Optomechanics is the field devoted to the study of interactions between optical and mechanical degrees of freedom. This field emerged in the mid-1990s in the context of the study of the fundamental processes involved in interferometric measurements, and their implications for the detection of gravitational waves. This booming field is, even today, mainly focused on the measurement of macroscopic mechanical resonators with a precision reaching the quantum limit. However, This coupling is enhanced at the nano-scale because of the very small mass of nano-mechanical resonator.
Thus, at the Center fo Nanosciences and Nanotechnologies, I’m investigating optomechanics on suspended photonic crystal membranes, the optical analogue of electrons in condensed matter.

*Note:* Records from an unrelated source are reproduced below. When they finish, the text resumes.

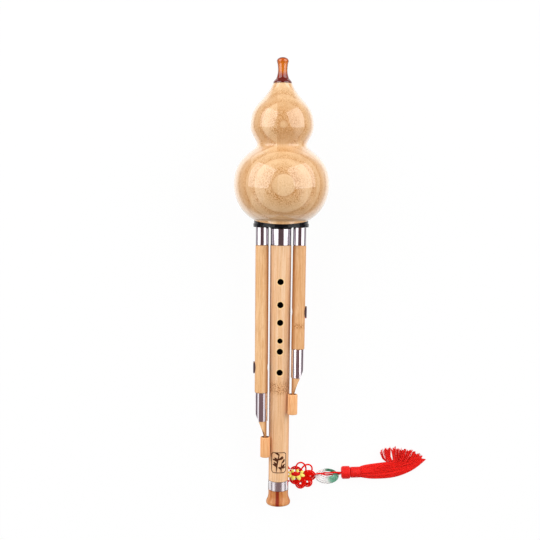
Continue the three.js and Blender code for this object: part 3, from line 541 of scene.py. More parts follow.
foot_end, top_end = (FOOT_RADIUS, PIPE_FOOT, 8.4, 8.6), (TOP_RADIUS, PIPE_TOP, 8.7, TENON_END)
pipe_outline = stick_outline(PIPE_BORE, 0.15, foot_end, top_end)
drills = [drill(hole, 1) for hole in finger_holes] + [drill(thumb_hole, -1)]
drills += [drill(hole, -1, 0.1) for hole in tie_holes]
pipe = mark_inside(carved(turned(stepped(pipe_outline, 8)), drills), FOOT_RADIUS - 0.45)
# The main pipe's bore is painted nearly black: painted shade inside the tube
tones, burnt = ((240, 202, 164), (232, 184, 138)), ((26, 14, 9), (60, 34, 18))
pipe_bamboo = "bamboo of the main pipe", (0, 0, 0), *tones, burnt, [(114.5, 9)], finger_holes
pipe_bamboo = bamboo_finish(*pipe_bamboo)
finished("fingered_pipe", pipe, upright, pipe_bamboo, "main_pipe", 40)

# Fittings of the main pipe: a chromed ferrule at its top and ring at its foot, both thin tubes
# pressed on, and a bell turned from stained hardwood with a rounded lip.


def chrome_finish(name, light, rough):
    """Bright plate with the faint smudges of handling."""
    chrome = Finish(name)
    smudge = chrome.grain((4, 7, 4))
    chrome.colour = smudge.step(0.4, 0.8, 0.15).blend(light, (120, 116, 122))
    shine = smudge.step(0.35, 0.8, 0.05) + rough
    return chrome.surface(shine, smudge, 0.000002, Metallic=1.0)


chrome = chrome_finish("bright chrome plate", (190, 184, 190), 0.05)
satin_chrome = chrome_finish("satin chrome plate", (250, 244, 248), 0.08)
brushed_chrome = chrome_finish("brushed chrome plate", (252, 246, 248), 0.24)


def sleeve_outline(radius, wall, bottom, top, round_off=0.15):
    inner, edge = radius - wall, radius - round_off
    points = [(inner, bottom), (edge, bottom), (radius, bottom + round_off)]
    return [*points, (radius, top - round_off), (edge, top), (inner, top), (inner, bottom)]


for name, cad, radius, wall, bottom, top, plate in [
    ("main_ferrule", "ferrule_main", 9.6, 0.6, 248.7, TENON_END, chrome),
    ("foot_ring", "bell_ring", 9.5, 0.8, 14.4, 23.2, brushed_chrome),
]:
    tube = turned(sleeve_outline(radius, wall, bottom, top))
    finished(name, tube, upright, plate, cad)

wood = Finish("stained bell wood")
x, _, _ = wood.spot.parts()
stripe = wood.grain((2.6, 60, 7), 3, 0.6, (1.5, 0, 0))
fine = wood.grain((0.3, 14, 0.3))
wood.colour = stripe.step(0.35, 0.65).blend((190, 112, 52), (212, 150, 92))
wood.lay(fine.step(0.5, 0.7, 0.4), 160, 80, 32)
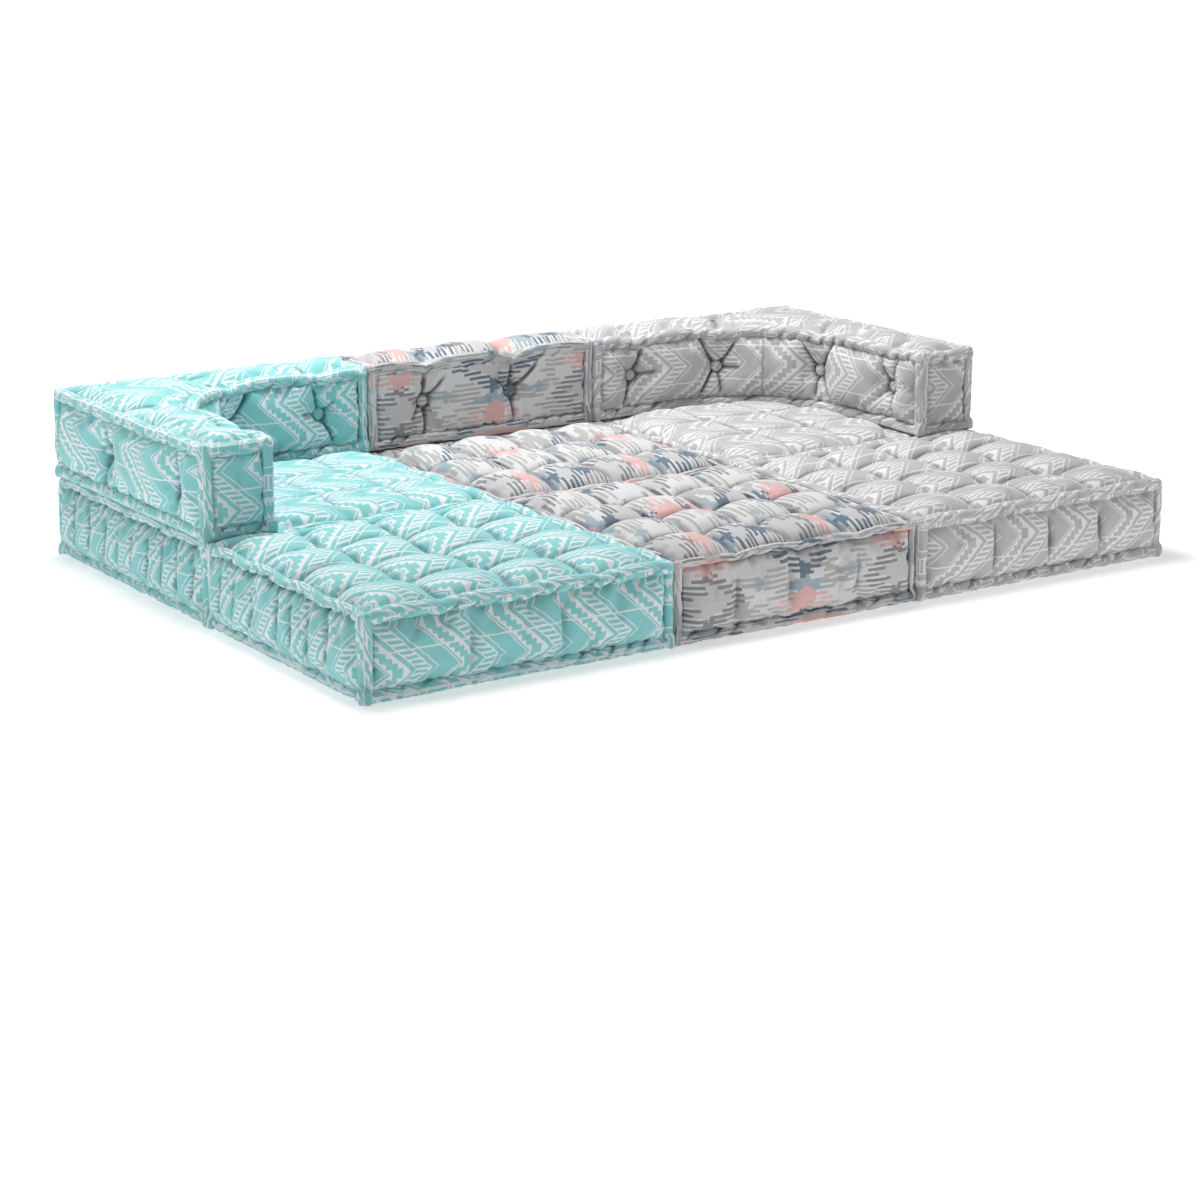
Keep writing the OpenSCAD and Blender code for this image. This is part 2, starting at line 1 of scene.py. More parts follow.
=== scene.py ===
"""Dresses a modular low floor sofa: nine tufted cushions in three printed cottons.

Six seat cushions lie in three columns and two rows. Two rounded corner backs and
one straight back stand on the rear row. Each cushion gets a padded jacket, rolled
and stitched edges, an underside panel and, on the backs, covered buttons.
Lengths are in metres, except in the printed patterns, which are in millimetres.
"""

from __future__ import annotations

import logging
import math
from dataclasses import dataclass, field
from enum import Enum
from typing import Callable, Sequence

import bpy
import numpy as np
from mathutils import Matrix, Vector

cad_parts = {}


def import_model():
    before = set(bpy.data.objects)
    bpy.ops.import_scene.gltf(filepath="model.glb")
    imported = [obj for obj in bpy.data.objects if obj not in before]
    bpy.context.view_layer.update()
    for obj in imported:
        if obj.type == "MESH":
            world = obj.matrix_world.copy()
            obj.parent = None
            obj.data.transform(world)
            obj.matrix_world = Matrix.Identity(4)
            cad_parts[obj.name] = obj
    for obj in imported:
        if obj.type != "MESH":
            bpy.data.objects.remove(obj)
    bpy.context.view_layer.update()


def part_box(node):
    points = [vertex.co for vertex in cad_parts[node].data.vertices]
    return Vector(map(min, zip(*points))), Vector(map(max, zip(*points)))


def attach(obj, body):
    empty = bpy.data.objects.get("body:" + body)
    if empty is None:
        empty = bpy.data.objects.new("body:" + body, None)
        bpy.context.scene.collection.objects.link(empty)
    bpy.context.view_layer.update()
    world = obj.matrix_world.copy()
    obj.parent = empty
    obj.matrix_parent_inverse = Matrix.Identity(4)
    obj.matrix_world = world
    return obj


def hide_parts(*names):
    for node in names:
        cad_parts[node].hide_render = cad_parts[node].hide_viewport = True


LOG = logging.getLogger("sofa")

Array = np.ndarray
Socket = bpy.types.NodeSocket
Material = bpy.types.Material
Piece = bpy.types.Object
Colour = tuple[float, float, float]
Span = tuple[float, float]
# Measures how far places in plan lie in front of a back.
Front = Callable[[Array, Array], Array]
# Many places along a line, or one.
Places = Array | float
# Kind and value of each line along a top.
Lines = list[tuple[str, float]]
# Angle in degrees, length and depth of a crease that runs from a tuft.
Crease = tuple[float, float, float]

# Millimetres in a metre, for the printed patterns.
TO_MM = 1000.0
# Distance between two threads of the cottons, in millimetres.
THREAD = 1.4
# How far up the sides the grey print is moved. The tops leave it out again.
GREY_LIFT = 0.061
# Usual numbers for stirring whole numbers and places into values that look random.
STIR = (12.9898, 78.233, 43758.5453)
CELL_KEYS = (57.0, 131.0)
# The four borders of a grid of points.
BORDERS = ((0, slice(None)), (-1, slice(None)), (slice(None), 0), (slice(None), -1))


def hashed(keys: Array, seed: float) -> Array:
    """Spread numbers over 0 to 1 in a way that looks random and never changes.

    Args:
        keys: Whole numbers, such as the places of pleats.
        seed: What tells one spread from another.

    Returns:
        One value from 0 to 1 for each key.
    """
    by_key, by_seed, spread = STIR
    return np.mod(np.sin(np.asarray(keys, float) * by_key + seed * by_seed) * spread, 1.0)


def paired(a: Places, b: Places) -> Array:
    """Join first and second coordinates into points."""
    return np.stack(np.broadcast_arrays(a, b), axis=-1)


def travelled(path: Array) -> Array:
    """Measure the way along a plan path to each of its points."""
    return np.concatenate([[0.0], np.cumsum(np.hypot(*np.diff(path, axis=0).T))])


def eased(t: Array) -> Array:
    """Ease a share that runs evenly from 0 to 1."""
    return t * t * (3.0 - 2.0 * t)


def from_end(place: Array, length: float) -> Array:
    """Give the distance from the nearer end of a length."""
    return np.minimum(place, length - place)


def ramp(value: Array, low: float, high: float) -> Array:
    """Rise smoothly from 0 at low to 1 at high."""
    return eased(np.clip((value - low) / (high - low), 0.0, 1.0))


def ripple(place: Array, pitch: float, seed: float) -> Array:
    """Wander smoothly between -1 and 1 along a line.

    Args:
        place: Distance along the line.
        pitch: Distance between two turns of the wander.
        seed: What tells one wander from another.

    Returns:
        The wander at each place.
    """
    cell = np.floor(place / pitch)
    t = eased(place / pitch - cell)
    return (hashed(cell, seed) * (1 - t) + hashed(cell + 1, seed) * t) * 2.0 - 1.0


def mottle(a: Array, b: Array, pitch: float, seed: float) -> Array:
    """Wander smoothly between -1 and 1 over a surface.

    Args:
        a: First coordinate.
        b: Second coordinate.
        pitch: Size of a bump.
        seed: What tells one wander from another.

    Returns:
        The wander at each place.
    """
    ca, cb = np.floor(a / pitch), np.floor(b / pitch)
    ta, tb = eased(a / pitch - ca), eased(b / pitch - cb)
    by_a, by_b = CELL_KEYS
    corner = [hashed((ca + i) * by_a + (cb + j) * by_b, seed) for i in (0, 1) for j in (0, 1)]
    near = corner[0] * (1 - tb) + corner[1] * tb
    far = corner[2] * (1 - tb) + corner[3] * tb
    return (near * (1 - ta) + far * ta) * 2.0 - 1.0


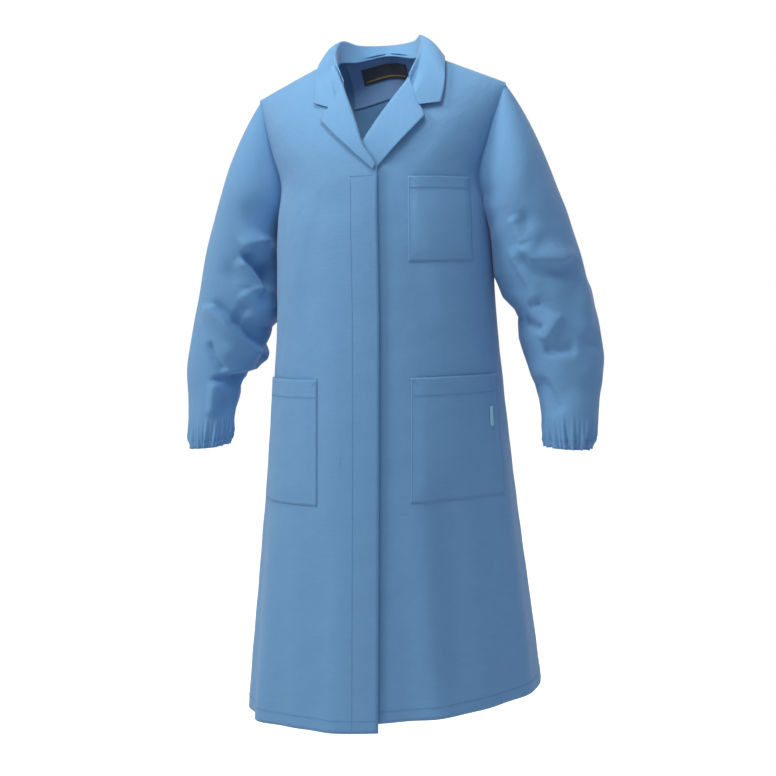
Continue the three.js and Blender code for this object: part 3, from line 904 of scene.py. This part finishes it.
neck_seam = ends_apart(
    [on_neckline(0, -3.9, -5), on_neckline(NEAR_NAPE, -3.9, -6), (NECK_HALF - 6, 3, NECK_POINT - 7)],
    right=[(-58, -33, -22), (-44, -62, -42)],
    left=[(65, -33, -22), (65, -60, -40)],
)
collar_fold = ends_apart(
    [on_neckline(0, STAND_LEAN, STAND_TOP - NAPE), on_neckline(NEAR_NAPE, STAND_LEAN, STAND_TOP - NAPE + 9),
     (NECK_HALF - 8, 12, STAND_TOP + 1)],
    right=[(-64, -26, 6), (-38, -72, -44)],
    left=[(73, -26, 8), (64, -70, -40)],
)
collar_edge = smooth_curve([
    *[over_front(*at) for at in ((-83, 62, 8), (-85, 40, 8), (-87, 17, 8), (-87, 0.5, 6))],
    *[back_neck(x, drop, 6) for x, drop in ((-82, 16), (-50, 36), (0, 46), (50, 36), (84, 16))],
    *[over_front(*at) for at in ((103, 0.5, 6), (111, 17, 8), (115, 42, 8), (115, 68, 8))],
])

# %% Collar
STAND_SHARE = 0.32
FALL_ROLL, FALL_LIFT = 6, 9.5  # how far the fall rises over the fold and off the chest
# Down each leaf's end: the roll line, the middle of the gorge seam, the notch and the point.
LEAF_ENDS = {
    -1: ((-36, -43, -51, -83), (-49, -72, -87, -75)),
    1: ((63, 73, 83, 115), (-46, -64, -89, -85)),
}
NOTCH_SHARE = 0.72


def collar(u, v):
    stand = np.clip(v / STAND_SHARE, 0, 1)
    fall = np.clip((v - STAND_SHARE) / (1 - STAND_SHARE), 0, 1)
    seam_at, fold_at, edge_at = neck_seam(u), collar_fold(u), collar_edge(u)
    is_stand = (v < STAND_SHARE)[..., None]
    stand_at, fall_at = lerp(seam_at, fold_at, stand[..., None]), lerp(fold_at, edge_at, fall[..., None])
    point = np.where(is_stand, stand_at, fall_at)
    point[..., 2] += FALL_ROLL * np.sin(np.pi * fall)
    x, z = point[..., 0], point[..., 2]
    for side, (end_x, end_z) in LEAF_ENDS.items():
        end = smooth(side * (2 * u - 1), 0.66, 1.0) ** 3 * smooth(fall, 0, 0.12)
        knots = (0, NOTCH_SHARE / 2, NOTCH_SHARE, 1)
        x = lerp(x, np.interp(fall, knots, end_x), end)
        z = lerp(z, np.interp(fall, knots, end_z), end)
    on_chest = coat_point(1, front_angle(x, z), z, FALL_LIFT)[..., 1]
    is_front = smooth(ridge(x) - z, 14, 56) * smooth(fall, 0.0, 0.5) * smooth(np.abs(2 * u - 1), 0.5, 0.8)
    y = lerp(point[..., 1], on_chest, is_front)
    return np.stack([x, y, z], -1)


collar_piece = cloth("collar", collar, 120, 44, thickness=1.3)
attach(collar_piece, "torso")
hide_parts("collar_stand", "collar_fall")
collar_lines = [
    along(collar, (0.03, 0.955), (0.97, 0.955), 600),
    along(collar, (0.012, 0.42), (0.012, 0.95), 120),
    along(collar, (0.988, 0.42), (0.988, 0.95), 120),
]
collar_row = stitch_row("collar_stitching", collar_lines, 0.75, flip=True)
seam_line = along(collar, (0.04, 0.03), (0.96, 0.03), 400)
seam_row = stitch_row("neck_seam_stitching", [seam_line], 0.75, flip=True)
for row in (collar_row, seam_row):
    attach(row, "torso")


# %% Back neck facing and label
def inside_back(half_span, top_drop, bottom_drop, inward, shift=0.0):
    def surface(u, v):
        x = shift + lerp(-half_span, half_span, u)
        z = back_top(x) - lerp(bottom_drop, top_drop, v)
        return coat_point(0, math.pi - front_angle(x, z), z, -inward)

    return surface


neck_facing = cloth("back_neck_facing_cloth", inside_back(NECK_HALF - 4, 2, 68, 1.2), 40, 24, inner_poplin)
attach(neck_facing, "torso")
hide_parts("back_neck_facing")

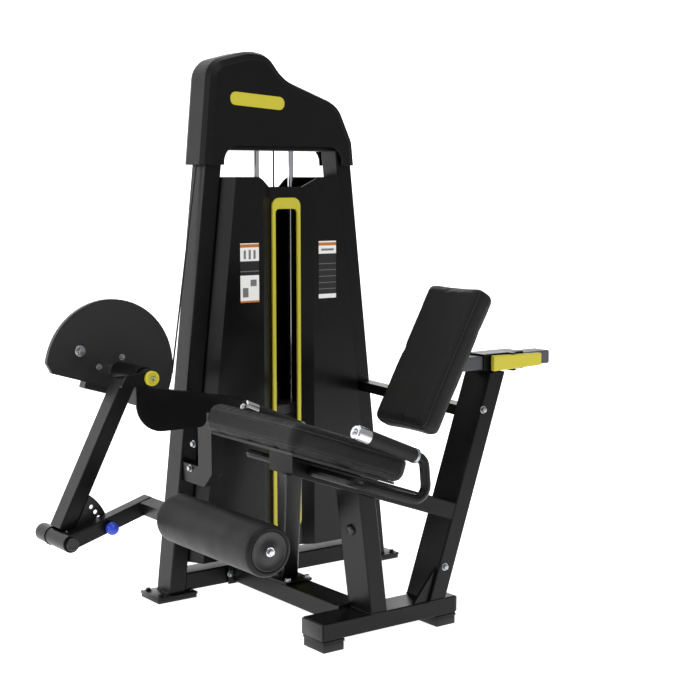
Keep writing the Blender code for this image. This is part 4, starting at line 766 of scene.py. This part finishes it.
def plates(name, node, body, count):
    """Splits a CAD block of plates into separate slabs with a thin gap between them."""
    low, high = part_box(node)
    pitch = (high.z - low.z) / count
    bm = bmesh.new()
    for number in range(count):
        known = set(bm.verts)
        outer = bmesh.ops.create_grid(bm, x_segments=1, y_segments=1, size=0.5)["verts"]
        bmesh.ops.scale(bm, vec=(high.x - low.x, high.y - low.y, 1), verts=outer)
        faces = once(f for v in outer for f in v.link_faces)
        bmesh.ops.delete(bm, geom=faces, context="FACES_ONLY")
        for x, radius in PLATE_HOLES:
            bmesh.ops.create_circle(bm, cap_ends=False, segments=20, radius=radius,
                                    matrix=Matrix.Translation((x, 0, 0)))
        fresh = [v for v in bm.verts if v not in known]
        edges = once(e for v in fresh for e in v.link_edges)
        filled = bmesh.ops.triangle_fill(bm, use_beauty=True, edges=edges)
        faces = [f for f in filled["geom"] if isinstance(f, bmesh.types.BMFace)]
        raised = bmesh.ops.extrude_face_region(bm, geom=faces, use_keep_orig=True)
        bmesh.ops.translate(bm, vec=(0, 0, pitch - PLATE_GAP),
                            verts=[v for v in raised["geom"] if isinstance(v, bmesh.types.BMVert)])
        fresh = [v for v in bm.verts if v not in known]
        rim = [e for v in fresh for e in v.link_edges
               if abs(e.verts[0].co.z - e.verts[1].co.z) < 1e-6 and e.calc_face_angle(0) > 1
               and max(abs(e.verts[0].co.y), abs(e.verts[1].co.y)) > 0.03]
        bmesh.ops.bevel(bm, geom=once(rim), offset=PLATE_BEVEL, offset_type="OFFSET",
                        affect="EDGES", segments=2, profile=0.5, material=-1)
        spot = ((low.x + high.x) / 2, (low.y + high.y) / 2, low.z + PLATE_GAP / 2 + number * pitch)
        settle(bm, known, Matrix.Translation(spot), 0)
    return piece(name, bm, [stack_paint], body, [node])


plates("resting_slabs", "resting_plates", "frame", 10)
plates("lifted_slabs", "lifted_plates", "weights", 5)

# %% [markdown]
# ## Lift cable
# The cable hangs from the second pulley to the stack's head, and its free length shortens as
# the stack rises. The strand rides on the frame, and a pressed steel ferrule rides with the stack.

# %% Strand and ferrule
cable_low, cable_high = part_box("lift_cable")
cable_x, cable_y = (cable_low.x + cable_high.x) / 2, (cable_low.y + cable_high.y) / 2
cable_length, STRAND_R, STACK_TRAVEL, RINGS = cable_high.z - cable_low.z, 0.0025, 0.35, 40
cable_foot = facing(Vector((cable_x, cable_y, cable_low.z)), (0, 0, 1))
bm = bmesh.new()
strand_side = [(STRAND_R, cable_length * step / RINGS) for step in range(RINGS + 1)]
lathe(bm, [(0, 0), *strand_side, (0, cable_length)], cable_foot, 12)
strand = piece("lift_cable_strand", bm, [cable_skin], "frame", ["lift_cable"])
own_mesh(strand)
bm = bmesh.new()
lathe(bm, [(0, 0.0002), (0.0068, 0.0002), (0.0072, 0.0008), (0.0072, 0.014), (0.0050, 0.0165),
           (0.0050, 0.040), (0.0040, 0.044), (0.0027, 0.044), (0.0027, 0.010), (0, 0.010)],
      cable_foot, 32)
piece("cable_ferrule", bm, [zinc], "weights")

# %% Screws that hold the rear shroud
bm = bmesh.new()
for x, z in ((0.155, 1.130), (0.215, 0.640), (0.272, 0.145)):
    for sign in (1, -1):
        lathe(bm, [(0, 0), (0.0075, 0), (0.0072, 0.0012), (0.0052, 0.0028), (0.0026, 0.0034),
                   (0.0022, 0.0018), (0, 0.0018)], facing(at(sign * x, 0.0770, z), (0, 1, 0)), 24)
piece("rear_shroud_screws", bm, [zinc], "frame")

# %% [markdown]
# ## Printed panels
# Two thin films on the shroud's wings carry a manufacturer's pictures and notes. Here they are
# plain bands of colour: one plate, cut across by bisect_plane, with a finish for each band.


# %% Panels
PANEL_W, PANEL_LOW, PANEL_HIGH, WING_Y = 0.061, 0.818, 0.982, -0.077
PANEL_FINISHES = [label_white, label_black, label_grey, label_orange]


def panel(name, x, bands, marks):
    """A thin film on the shroud's wing; bands are (lowest share, finish number) from the bottom up,
    and marks are plain grey blocks, (across, share of the height, width, height)."""
    tall = PANEL_HIGH - PANEL_LOW
    bm = bmesh.new()
    block(bm, (PANEL_W, tall, 0.0008), Matrix.Identity(4), 0.0003, 1)
    for share, _ in bands[1:]:
        bmesh.ops.bisect_plane(bm, geom=bm.verts[:] + bm.edges[:] + bm.faces[:],
                               plane_co=(0, (share - 0.5) * tall, 0), plane_no=(0, 1, 0))
    for face in bm.faces:
        share = face.calc_center_median().y / tall + 0.5
        face.material_index = [number for start, number in bands if start <= share + 1e-6][-1]
    for across, share, width, height in marks:
        spot = Matrix.Translation((across, (share - 0.5) * tall, 0.0005))
        block(bm, (width, height, 0.0002), spot, 0.0001, 1, 2)
    middle = at(x, WING_Y - 0.0005, (PANEL_LOW + PANEL_HIGH) / 2)
    bmesh.ops.transform(bm, matrix=facing(middle, (0, -1, 0), (1, 0, 0)), verts=bm.verts)
    return piece(name, bm, PANEL_FINISHES, "frame")


panel("left_panel", -0.132,
      [(0, 3), (0.03, 0), (0.46, 1), (0.52, 2), (0.535, 1), (0.70, 0), (0.93, 3), (0.985, 0)],
      [(-0.016, 0.81, 0.007, 0.024), (0.0, 0.81, 0.007, 0.026), (0.016, 0.81, 0.007, 0.024),
       (-0.014, 0.17, 0.018, 0.026), (0.012, 0.33, 0.020, 0.018)])
panel("right_panel", 0.132,
      [(0, 0), (0.075, 1), (0.16, 2), (0.17, 1), (0.27, 2), (0.28, 1), (0.38, 2), (0.39, 1),
       (0.49, 2), (0.50, 1), (0.60, 2), (0.61, 1), (0.78, 0), (0.92, 3), (0.975, 0)],
      [(0.0, 0.85, 0.044, 0.006)])

# %% [markdown]
# ## Top cover
# A fine raised rim runs round the cover's front face, where a moulded cover's parting line
# would be. It is the line where a plane just behind that face cuts the cover, as a thin cord.

# %% The rim of the cover's front
bm = bmesh.new()
bm.from_mesh(nodes["top_cover"].data)
bmesh.ops.remove_doubles(bm, verts=bm.verts, dist=1e-5)
front_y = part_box("top_cover")[0].y + 0.0006
rim_loops = cut_line(bm, front_y, (0, 1, 0))
bm.free()
print("cover rim loops", [len(loop) for loop in rim_loops])
cord_along("cover_rim", rim_loops[:1], 0.0009, cover_abs, "frame")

Depending on the arrangement of holes, the membrane can either act as a deformable end-mirror in a conventional Fabry-Perot cavity or include a cavity of diffraction-limited volume that simultaneously confines both phonons (i.e. mechanical vibrations) and photons. These structures combine cavity enhancement and low mass and thus exhibit strong mechanical coupling to light. In particular, optomechanical resonators formed by conventional photonic crystal membranes sustain mechanical modes ranging from the MHz to the GHz frequency.
Depending on the configuration, photonic crystal membranes developed at C2N, allows studying nonlinear dynamics of single and coupled opto-electromechanical resonators, reaching microwave optomechanical oscillators and also temperature metrology.